Because in 1968, we elected a president, Richard Nixon, who – however you assess his campaigns and administration – strove to be president of the whole country: Republicans and Democrats, rural and urban, partisans and swing voters, working folks and the GOP donor class. Richard Nixon was not ignorant or indifferent to public policy, to enacting laws and overseeing federal agencies to benefit the nation as a whole. He had a conception of the presidency that is beyond the ken of Donald Trump. And the Republican Party that Nixon led had not yet become the outlier – the scorched-earth, win at all costs group – that it is today.

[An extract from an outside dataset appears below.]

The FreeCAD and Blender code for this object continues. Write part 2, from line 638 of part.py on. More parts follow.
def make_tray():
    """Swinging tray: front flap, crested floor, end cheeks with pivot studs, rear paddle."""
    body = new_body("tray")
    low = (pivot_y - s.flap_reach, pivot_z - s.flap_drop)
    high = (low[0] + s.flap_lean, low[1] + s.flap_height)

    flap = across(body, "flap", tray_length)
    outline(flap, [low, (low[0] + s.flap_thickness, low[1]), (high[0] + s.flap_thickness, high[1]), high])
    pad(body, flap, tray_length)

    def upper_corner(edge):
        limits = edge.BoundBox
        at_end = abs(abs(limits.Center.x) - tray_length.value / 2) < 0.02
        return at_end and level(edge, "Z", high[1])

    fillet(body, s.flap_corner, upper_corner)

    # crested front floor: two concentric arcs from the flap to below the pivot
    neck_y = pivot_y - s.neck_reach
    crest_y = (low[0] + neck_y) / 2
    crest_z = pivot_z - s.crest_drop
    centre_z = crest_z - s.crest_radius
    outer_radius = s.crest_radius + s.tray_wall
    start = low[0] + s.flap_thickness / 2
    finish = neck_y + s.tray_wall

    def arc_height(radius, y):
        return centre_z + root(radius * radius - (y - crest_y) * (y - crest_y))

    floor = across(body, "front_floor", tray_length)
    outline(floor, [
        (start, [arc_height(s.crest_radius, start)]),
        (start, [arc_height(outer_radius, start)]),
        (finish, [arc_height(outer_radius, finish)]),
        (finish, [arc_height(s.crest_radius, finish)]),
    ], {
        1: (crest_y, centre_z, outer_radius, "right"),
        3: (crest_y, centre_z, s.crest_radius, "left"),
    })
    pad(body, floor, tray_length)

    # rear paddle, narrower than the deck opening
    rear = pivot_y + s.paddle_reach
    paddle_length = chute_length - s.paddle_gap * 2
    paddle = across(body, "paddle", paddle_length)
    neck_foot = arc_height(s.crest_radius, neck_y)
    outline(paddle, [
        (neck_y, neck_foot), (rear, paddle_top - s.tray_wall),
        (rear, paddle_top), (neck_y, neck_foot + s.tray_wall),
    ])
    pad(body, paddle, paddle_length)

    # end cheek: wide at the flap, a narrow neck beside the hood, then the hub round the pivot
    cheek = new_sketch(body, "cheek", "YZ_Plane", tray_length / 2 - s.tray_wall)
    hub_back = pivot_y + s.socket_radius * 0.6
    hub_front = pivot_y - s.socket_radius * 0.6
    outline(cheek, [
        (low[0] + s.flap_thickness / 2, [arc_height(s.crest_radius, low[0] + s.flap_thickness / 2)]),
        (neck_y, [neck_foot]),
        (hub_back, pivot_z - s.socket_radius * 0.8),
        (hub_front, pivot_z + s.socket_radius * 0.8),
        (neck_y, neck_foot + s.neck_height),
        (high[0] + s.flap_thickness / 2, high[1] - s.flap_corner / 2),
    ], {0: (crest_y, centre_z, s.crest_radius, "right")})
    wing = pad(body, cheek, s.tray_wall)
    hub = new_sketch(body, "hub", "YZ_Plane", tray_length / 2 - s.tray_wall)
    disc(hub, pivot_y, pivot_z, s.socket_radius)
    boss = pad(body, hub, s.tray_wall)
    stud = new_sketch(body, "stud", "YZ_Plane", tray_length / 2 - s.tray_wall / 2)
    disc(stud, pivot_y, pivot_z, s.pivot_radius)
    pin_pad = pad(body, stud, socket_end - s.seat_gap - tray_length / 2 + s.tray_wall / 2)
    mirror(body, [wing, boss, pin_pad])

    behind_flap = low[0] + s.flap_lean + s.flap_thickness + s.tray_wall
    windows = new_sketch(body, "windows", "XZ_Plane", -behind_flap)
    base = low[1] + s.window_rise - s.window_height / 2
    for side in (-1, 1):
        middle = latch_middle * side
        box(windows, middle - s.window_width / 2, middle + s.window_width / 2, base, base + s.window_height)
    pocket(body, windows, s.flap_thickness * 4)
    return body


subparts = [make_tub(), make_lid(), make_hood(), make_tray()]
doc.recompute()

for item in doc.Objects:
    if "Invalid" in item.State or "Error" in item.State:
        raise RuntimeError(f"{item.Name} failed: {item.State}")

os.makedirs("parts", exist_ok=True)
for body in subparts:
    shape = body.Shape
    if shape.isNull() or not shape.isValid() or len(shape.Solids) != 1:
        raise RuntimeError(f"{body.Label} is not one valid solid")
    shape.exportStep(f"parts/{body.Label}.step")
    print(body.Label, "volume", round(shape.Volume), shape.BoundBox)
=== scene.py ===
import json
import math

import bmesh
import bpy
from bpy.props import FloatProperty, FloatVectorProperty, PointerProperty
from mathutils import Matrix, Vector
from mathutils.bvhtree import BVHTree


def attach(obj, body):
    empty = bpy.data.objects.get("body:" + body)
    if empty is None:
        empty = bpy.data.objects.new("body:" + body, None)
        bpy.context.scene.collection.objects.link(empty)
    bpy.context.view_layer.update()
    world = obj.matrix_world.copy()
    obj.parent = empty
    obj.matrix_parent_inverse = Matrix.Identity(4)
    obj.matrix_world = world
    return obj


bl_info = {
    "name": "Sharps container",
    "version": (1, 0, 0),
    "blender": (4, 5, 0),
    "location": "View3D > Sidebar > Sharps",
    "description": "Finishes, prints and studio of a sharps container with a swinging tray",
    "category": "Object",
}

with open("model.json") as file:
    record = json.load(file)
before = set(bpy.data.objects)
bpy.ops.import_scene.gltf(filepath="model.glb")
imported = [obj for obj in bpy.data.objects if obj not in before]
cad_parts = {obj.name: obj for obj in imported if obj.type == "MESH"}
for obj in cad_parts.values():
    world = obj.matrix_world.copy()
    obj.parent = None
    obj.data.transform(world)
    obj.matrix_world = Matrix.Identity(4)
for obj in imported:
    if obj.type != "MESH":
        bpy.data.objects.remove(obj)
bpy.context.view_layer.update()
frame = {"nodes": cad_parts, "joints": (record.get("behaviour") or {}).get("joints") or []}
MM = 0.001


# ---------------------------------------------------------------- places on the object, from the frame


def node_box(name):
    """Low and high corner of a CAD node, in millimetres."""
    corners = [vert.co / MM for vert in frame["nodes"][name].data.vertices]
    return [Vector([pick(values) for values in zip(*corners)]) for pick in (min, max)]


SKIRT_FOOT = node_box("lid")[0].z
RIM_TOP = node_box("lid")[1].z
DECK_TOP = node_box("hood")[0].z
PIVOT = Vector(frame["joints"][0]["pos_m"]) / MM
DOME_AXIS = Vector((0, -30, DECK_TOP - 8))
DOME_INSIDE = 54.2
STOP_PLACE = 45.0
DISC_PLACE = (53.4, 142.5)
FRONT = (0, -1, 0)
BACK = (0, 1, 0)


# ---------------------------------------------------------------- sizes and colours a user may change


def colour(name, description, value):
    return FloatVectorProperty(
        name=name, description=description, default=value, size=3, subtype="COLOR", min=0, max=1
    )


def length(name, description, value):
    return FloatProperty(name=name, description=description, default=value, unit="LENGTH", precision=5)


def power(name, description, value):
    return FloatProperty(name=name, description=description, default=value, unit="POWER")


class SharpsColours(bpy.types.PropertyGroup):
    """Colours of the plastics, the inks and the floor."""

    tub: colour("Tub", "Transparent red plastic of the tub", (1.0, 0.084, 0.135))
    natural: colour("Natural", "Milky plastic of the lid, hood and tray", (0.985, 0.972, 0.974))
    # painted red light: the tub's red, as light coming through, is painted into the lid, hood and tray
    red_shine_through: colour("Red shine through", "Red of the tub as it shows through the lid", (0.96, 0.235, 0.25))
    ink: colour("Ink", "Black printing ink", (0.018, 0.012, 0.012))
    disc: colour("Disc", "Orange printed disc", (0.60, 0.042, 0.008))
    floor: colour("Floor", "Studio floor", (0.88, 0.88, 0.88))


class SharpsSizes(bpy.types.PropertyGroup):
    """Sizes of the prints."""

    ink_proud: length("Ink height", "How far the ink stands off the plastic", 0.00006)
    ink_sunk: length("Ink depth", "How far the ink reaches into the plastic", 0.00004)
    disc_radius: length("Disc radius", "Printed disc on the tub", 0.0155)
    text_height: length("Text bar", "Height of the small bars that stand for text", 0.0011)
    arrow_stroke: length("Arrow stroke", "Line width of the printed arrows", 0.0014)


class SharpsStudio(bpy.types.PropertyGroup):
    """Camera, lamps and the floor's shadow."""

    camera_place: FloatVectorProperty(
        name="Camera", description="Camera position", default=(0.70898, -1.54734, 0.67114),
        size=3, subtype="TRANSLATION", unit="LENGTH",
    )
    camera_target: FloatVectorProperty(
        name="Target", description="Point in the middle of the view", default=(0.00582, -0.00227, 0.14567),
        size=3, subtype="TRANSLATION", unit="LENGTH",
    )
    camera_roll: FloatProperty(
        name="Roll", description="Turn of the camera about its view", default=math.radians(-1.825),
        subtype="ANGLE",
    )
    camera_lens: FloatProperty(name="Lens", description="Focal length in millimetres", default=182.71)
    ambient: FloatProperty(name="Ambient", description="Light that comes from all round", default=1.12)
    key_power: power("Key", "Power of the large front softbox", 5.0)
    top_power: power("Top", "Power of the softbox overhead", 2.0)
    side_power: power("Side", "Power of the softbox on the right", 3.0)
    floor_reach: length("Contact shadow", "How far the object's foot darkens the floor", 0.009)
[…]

Trump is presiding over a factional government. That’s the bottom line for a president who only plays to his base. As I said in that first post: “The stubborn refusal of our president to embrace America whole – all of our citizens; our country’s abiding national interest; what we share in common, not what divides us – sets this era apart from the divisive years that Dupree recalls.”

To reiterate: it’s not just Trump. The Republican Party has his back, with no more than occasional murmurs of displeasure (almost invariably fashioned to be absolutely ineffectual).

Hat tip to Josh Marshall for flagging this story (“MSM Journalism Can’t Handle Trump”), with the observation that the article is emblematic of “the problems MSM/bothsidesist journalism faces in the age of the Trump.”*

Update: *In the 8 or 10 hours since I saw Marshall’s initial post, he has revised it and edited out most of his commentary, including the sentence that contained the quote immediately above. I’ll still give him credit for alerting me to the WaPo story describing a “plan” to punish political opponents by a man who is unfit for the presidency.